Obi’s lead lawyer, Livy Uzoukwu, SAN, urged the court to allow his client’s appeal and set aside the September 6 judgment of the Presidential Election Petition Court (PEPC), which affirmed Mr Tinubu’s election.

But Tinubu’s counsel, Wole Olanipekun, a SAN, argued that Mr Obi’s appeal lacked merit and should be dismissed accordingly.

In a similar position, counsel to the All Progressives Congress (APC), Akin Olujinmi, SAN, asked the court to uphold the judgment of the (PEPC) affirming Mr Tinubu’s election.

Obi, who came third in the election, had in his 51 grounds of appeal, maintained that the PEPC panel erred in law and thereby reached a wrong conclusion when it dismissed his petition.

He alleged that the panel wrongly evaluated the proof of evidence he adduced before it and occasioned a grave miscarriage of justice when it held that he did not specify polling units where irregularities occurred during the election.

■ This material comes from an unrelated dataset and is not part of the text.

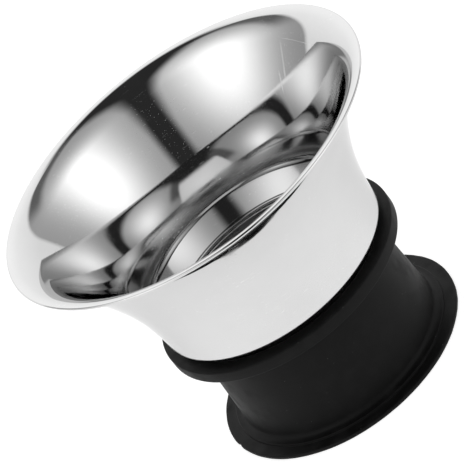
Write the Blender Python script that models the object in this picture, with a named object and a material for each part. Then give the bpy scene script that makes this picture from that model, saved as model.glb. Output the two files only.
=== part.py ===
"""Pour collar for a carafe or decanter neck: a flared steel bell in a soft sleeve, with a
self-closing flap in its throat.

Every length is in metres.  +Z is up, the origin is at the centre of the bottom face, and the
flap's hinge is on the -Y side.  Round pieces are outlines of (radius, height) turned about Z.
"""

from math import asin, atan2, cos, degrees, pi, radians, sin

import bmesh
import bpy
from mathutils import Matrix

# Driving dimensions -----------------------------------------------------------------------

CLEARANCE = 0.0003          # gap between two pieces that touch on the real object
STEEL = 0.0006              # sheet thickness of the bell
TURN_STEPS = 72             # facets round a turned piece

# bell: its inner side is a parabola that ends in two arcs, the lip
RIM_RADIUS = 0.03735
RIM_HEIGHT = 0.0544
WALL_FOOT_HEIGHT = 0.02535
WALL_FOOT_RADIUS = 0.0227   # inner side, where the wall leaves the foot's corner
WALL_LEAN = 0.0008          # straight part of the wall's growth over WALL_SPAN
WALL_FLARE = 0.01122        # square-law part of it
WALL_SPAN = 0.02905
LIP_RADIUS = 0.0100
LIP_EDGE_RADIUS = 0.0045
LIP_LEANS = (35.3, 60.0, 88.0)   # degrees from upright: start, change of radius, rim
WALL_POINTS = 15
LIP_POINTS = 5
FOOT_CORNER = 0.0012        # outer corner radius at the foot
FOOT_INNER_RADIUS = 0.0213

# throat cone: a ring that leaves the bell's wall in a fillet and runs down to a rolled bead
CONE_TOP = 0.0300
CONE_FOOT = 0.02495
CONE_FILLET = 0.0036
CONE_FILLET_LEAN = 34.0     # degrees from upright, where the fillet ends
CONE_CURVE = 0.0400         # the rest of the cone's side
CONE_SHEET = 0.0006
CONE_EDGE = 0.00015
BEAD_SECTION = 0.00035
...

Obi and the LP further faulted the PEPC for dismissing their case on the premise that they did not specify the figures of votes or scores that were allegedly suppressed or inflated in favour of President Tinubu and the APC.

They accused the Justice Haruna Tsammani-led PEPC panel of erring in law when it relied on paragraphs 4(1) (d) (2) and 54 of the First Schedule to the Electoral Act 2022 to strike out paragraphs of the petition.

While accusing the lower court of breaching his right to a fair hearing, Obi insisted that evidence of his witnesses were wrongly dismissed as incompetent.

He told the apex court that the panel unjustly dismissed his allegation that INEC uploaded 18, 088 blurred results on its IReV portal.

In addition, Obi alleged that the lower court ignored his allegation that certified true copies of documents that INEC issued to his legal team, comprised of 8, 123 blurred results that contained blank A4 papers, pictures and images of unknown persons, purporting the same to be the CTC of polling units results of the presidential election.

“The learned justices of the court below erred in law and occasioned a miscarriage of justice when they held and concluded that he failed to establish the allegation of corrupt practices and over-voting,” Obi added.